The Phrygian mode has no structural alterations. A leading tone is impossible because of the diminished second (ri-fa) or augmented sixth (fa-ri) that would occur in a cadence. Of course its tonic is mi.

 

This change from hexachord to heptachord solmization shows the influence of musical style and language on the tools for music education. In the Baroque period there is a stronger accent on the relationship between relative major and minor scales. This changes in the Classical period when the relationship between parallel major and minor scales is getting stronger by extending these scales more and more with structural chromatic tones, while at the same time harmonic colour and its sound quality is getting gradually more emancipated. During the 19th century the difference between major and minor is more and more fading away and the tones of both scales form a toneset on the same root tone. The more structural the chromatic alterations become, the more emancipated the chromatic scale becomes. Together with enharmonic modulation the whole traditional tonal system had to collapse, as composers are always striving for writing modern, ‘unheard’ music. So to speak, if you can not avoid copying each others work, on purpose or not, composers can not compose any longer using the existing musical language. If the language is insufficient for genuine musical expression the language has to be changed. This leads right into the historically necessary and unavoidable step of emancipating the twelve tones from its traditional ‘tonal corset’: Twelve Tone music.

 

Of course this is a very brief summary of Western Music history, but it is important to understand that relative solmization also adapted to the repertoire from different periods.


The (Aeolian) minor scale can also be sung as a ‘colour change’ of the major scale: do-re-ma-fa-so-lo-ta-do. So if there is not a structural change to the minor scale but just a local colour change, it is possible to alter the major scale into a minor scale[8]. In this way the alterations are used like this:

 

 

di

 

ri

 

 

fi

 

si

 

(ta)

 

 

DO

 

RE

 

MI

FA

 

SO

 

LA

 

TI

DO’

 

ra

 

 

 

 

(fi)

 

lo

 

ta

 

 

 

These alterations are the same if another tone than do would be the root. So on a minor scale the do could be raised to di for an incidental colour change to major.

 

The third misunderstandig is the idea that relative solmization is intending to be an alternative for note names on a staff. In Hungary, after intense training in relative solmization every child learns also to read in different keys, singing the melody on note names as well as on relative solmization names. The note names actually appear when an instrument is learned. The advantage of this approach is that the musical training is already on such a high level that learning an instrument goes much faster and with more musical intelligence[9].

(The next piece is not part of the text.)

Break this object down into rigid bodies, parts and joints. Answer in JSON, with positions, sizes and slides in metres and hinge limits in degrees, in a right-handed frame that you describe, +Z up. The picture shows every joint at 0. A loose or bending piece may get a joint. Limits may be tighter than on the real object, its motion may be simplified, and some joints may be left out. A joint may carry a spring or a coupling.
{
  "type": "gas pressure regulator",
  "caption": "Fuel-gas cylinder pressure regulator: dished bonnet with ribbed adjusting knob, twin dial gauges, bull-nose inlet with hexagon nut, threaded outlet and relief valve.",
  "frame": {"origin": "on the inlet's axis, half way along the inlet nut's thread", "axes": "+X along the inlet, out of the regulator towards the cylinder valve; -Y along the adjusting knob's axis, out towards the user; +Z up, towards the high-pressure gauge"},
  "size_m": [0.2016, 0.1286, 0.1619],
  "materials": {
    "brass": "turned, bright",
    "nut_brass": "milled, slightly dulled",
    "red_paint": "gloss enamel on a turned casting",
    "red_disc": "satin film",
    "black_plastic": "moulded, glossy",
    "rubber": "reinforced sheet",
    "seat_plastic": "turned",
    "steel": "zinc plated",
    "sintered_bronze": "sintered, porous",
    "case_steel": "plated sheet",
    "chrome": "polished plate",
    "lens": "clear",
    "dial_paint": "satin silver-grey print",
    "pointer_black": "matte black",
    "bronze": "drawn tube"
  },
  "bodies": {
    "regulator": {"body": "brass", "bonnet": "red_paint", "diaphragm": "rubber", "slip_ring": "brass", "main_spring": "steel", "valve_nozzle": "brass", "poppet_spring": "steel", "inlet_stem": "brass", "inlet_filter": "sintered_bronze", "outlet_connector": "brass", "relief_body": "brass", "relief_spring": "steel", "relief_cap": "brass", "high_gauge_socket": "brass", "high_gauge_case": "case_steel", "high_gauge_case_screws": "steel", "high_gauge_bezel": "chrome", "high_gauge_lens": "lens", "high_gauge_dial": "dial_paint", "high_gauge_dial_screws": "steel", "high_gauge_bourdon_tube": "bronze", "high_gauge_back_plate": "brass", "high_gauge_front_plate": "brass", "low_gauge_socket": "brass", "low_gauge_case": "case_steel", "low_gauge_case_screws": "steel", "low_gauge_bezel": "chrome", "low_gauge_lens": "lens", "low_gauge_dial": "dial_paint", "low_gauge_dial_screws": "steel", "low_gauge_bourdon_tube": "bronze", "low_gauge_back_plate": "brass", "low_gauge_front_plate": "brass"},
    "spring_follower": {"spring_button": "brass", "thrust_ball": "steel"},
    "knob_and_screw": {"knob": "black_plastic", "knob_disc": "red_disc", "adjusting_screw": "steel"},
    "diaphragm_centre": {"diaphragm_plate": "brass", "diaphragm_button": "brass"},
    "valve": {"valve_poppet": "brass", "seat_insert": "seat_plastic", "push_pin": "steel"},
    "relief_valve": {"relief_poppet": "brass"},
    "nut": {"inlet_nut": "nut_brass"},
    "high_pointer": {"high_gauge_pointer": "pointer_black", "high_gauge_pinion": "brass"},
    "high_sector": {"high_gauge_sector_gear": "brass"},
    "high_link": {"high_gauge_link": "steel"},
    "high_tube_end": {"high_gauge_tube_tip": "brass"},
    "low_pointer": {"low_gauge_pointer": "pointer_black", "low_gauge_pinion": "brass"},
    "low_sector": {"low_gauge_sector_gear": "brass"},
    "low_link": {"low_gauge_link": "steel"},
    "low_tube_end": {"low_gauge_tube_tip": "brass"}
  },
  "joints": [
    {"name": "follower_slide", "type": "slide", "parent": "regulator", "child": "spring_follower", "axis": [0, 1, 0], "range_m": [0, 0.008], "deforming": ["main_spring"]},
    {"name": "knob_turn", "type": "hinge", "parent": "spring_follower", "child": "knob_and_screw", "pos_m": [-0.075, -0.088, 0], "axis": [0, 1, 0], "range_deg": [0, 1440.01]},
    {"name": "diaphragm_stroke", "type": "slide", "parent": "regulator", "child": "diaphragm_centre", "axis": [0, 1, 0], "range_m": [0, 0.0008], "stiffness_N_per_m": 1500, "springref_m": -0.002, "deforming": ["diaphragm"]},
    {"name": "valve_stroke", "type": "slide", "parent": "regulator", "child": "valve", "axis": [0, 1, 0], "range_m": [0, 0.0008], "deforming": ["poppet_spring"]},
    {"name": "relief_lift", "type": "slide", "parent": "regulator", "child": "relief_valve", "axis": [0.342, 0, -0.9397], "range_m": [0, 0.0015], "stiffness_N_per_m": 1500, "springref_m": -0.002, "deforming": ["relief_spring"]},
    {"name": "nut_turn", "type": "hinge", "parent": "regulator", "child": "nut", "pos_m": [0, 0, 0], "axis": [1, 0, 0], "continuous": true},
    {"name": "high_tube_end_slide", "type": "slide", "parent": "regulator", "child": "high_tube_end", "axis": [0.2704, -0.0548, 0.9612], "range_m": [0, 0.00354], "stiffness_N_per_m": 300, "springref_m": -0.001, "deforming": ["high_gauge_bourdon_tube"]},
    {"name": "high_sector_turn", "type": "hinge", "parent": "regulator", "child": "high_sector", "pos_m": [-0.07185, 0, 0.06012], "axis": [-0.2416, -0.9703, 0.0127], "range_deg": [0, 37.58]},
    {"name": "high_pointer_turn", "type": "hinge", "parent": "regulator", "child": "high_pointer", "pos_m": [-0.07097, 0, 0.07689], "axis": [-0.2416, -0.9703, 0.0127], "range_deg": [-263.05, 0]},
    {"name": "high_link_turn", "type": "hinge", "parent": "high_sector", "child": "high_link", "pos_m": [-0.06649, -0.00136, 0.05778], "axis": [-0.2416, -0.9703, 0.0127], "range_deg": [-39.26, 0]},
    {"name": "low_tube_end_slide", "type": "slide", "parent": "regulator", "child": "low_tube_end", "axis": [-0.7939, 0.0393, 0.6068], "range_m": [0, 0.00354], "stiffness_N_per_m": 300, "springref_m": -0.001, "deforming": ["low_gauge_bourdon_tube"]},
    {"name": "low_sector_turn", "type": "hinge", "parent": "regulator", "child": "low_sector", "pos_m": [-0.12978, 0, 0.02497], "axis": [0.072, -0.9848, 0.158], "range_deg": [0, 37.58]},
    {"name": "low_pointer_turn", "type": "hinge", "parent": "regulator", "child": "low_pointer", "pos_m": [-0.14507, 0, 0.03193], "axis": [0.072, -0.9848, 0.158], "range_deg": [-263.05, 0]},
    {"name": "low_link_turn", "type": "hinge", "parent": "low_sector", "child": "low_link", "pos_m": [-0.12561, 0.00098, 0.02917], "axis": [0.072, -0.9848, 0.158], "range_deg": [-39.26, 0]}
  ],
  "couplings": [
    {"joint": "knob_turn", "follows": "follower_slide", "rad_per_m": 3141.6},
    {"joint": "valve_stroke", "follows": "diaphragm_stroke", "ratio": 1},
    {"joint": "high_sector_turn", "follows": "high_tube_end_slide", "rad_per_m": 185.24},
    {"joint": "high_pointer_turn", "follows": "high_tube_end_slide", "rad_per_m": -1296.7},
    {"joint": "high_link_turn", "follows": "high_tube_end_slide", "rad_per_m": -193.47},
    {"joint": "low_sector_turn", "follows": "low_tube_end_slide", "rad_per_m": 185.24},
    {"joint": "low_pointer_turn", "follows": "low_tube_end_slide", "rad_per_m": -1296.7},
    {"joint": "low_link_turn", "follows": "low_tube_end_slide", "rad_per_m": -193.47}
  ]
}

[1] Strunk, Source Readings, 124-125

[2] This is in fact the difference between deciphering sounds from written notation and recognition of already perceived sound patterns. Being able to read language does not mean deciphering single letters or syllables and combining them to words. Research has shown that eye movement in reading is happening by making short and fast movements, interrupted by short stops. So reading language means to immediately see a complete word or a group of words. This should be the same with reading musical notation. So if children all over the world can learn to read and write language, why can’t we teach the same in music?

[3] The glottis, actually the vocal folds and the space between it, is closed so that a pronounced vowel then will start with a sudden accent. Because of the interruption of breath streaming it is called glottal ‘stop’.

[4] In the major scale mi-fa could be called ‘a’ leading-tone, whereas ti-do could be called ‘the’ leading tone.

[5] A tonic is not only necessarily defined by a leading tone, also rhythmic gesture and phrasing play a role.

[6] The heptatonic solmization for the church modes described in this paragraph has an alternative. The church modes can be distinguished in major-based (Lydian and Mixolydian) and minor-based (Dorian and Phrygian). So Lydian can be sung with do as a tonic, raising the fa to fi: do-re-mi-fi-so-la-ti-do’. Mixolydian would be sung as do-re-mi-fa-so-la-ta-do. Dorian can be sung as an alteration of the la-scale: la,-ti,-do-re-mi-fi-so-la. Phrygian would be a la-scale with lowered second tone: la,-ta,-do-re-mi-fa-so-la. Of course it is historically wrong to see the church modes as alterations of the major or minor scale because the church modes were there first and major and minor were derived from them. Anyway, this alternative solmization for the church modes is a common practice in Hungarian music education. In practice both ways are defendable.

[7] This does of course not mean that hexachord solmization is useless, quite the contrary. For Early Music students it is of course the system that is most authentic and should be part of their studies.

[8] A good example of this is the minor subdominant in a plagal cadence: [I-IV-V-I-] ii56 halfd.-I, where the la would be lowered to lo which makes it a colour chord.

[9]For example, intonation problems can be corrected by the student himself by listening and physical manipulation until the expected sound is heard. If the ear of the student is not developed enough to do so, teachers sometimes correct wrong intonation by physical guidance, or by simply asking for a higher of lower pitch. But the student himself has to hear when intonation is correct, not only the teacher.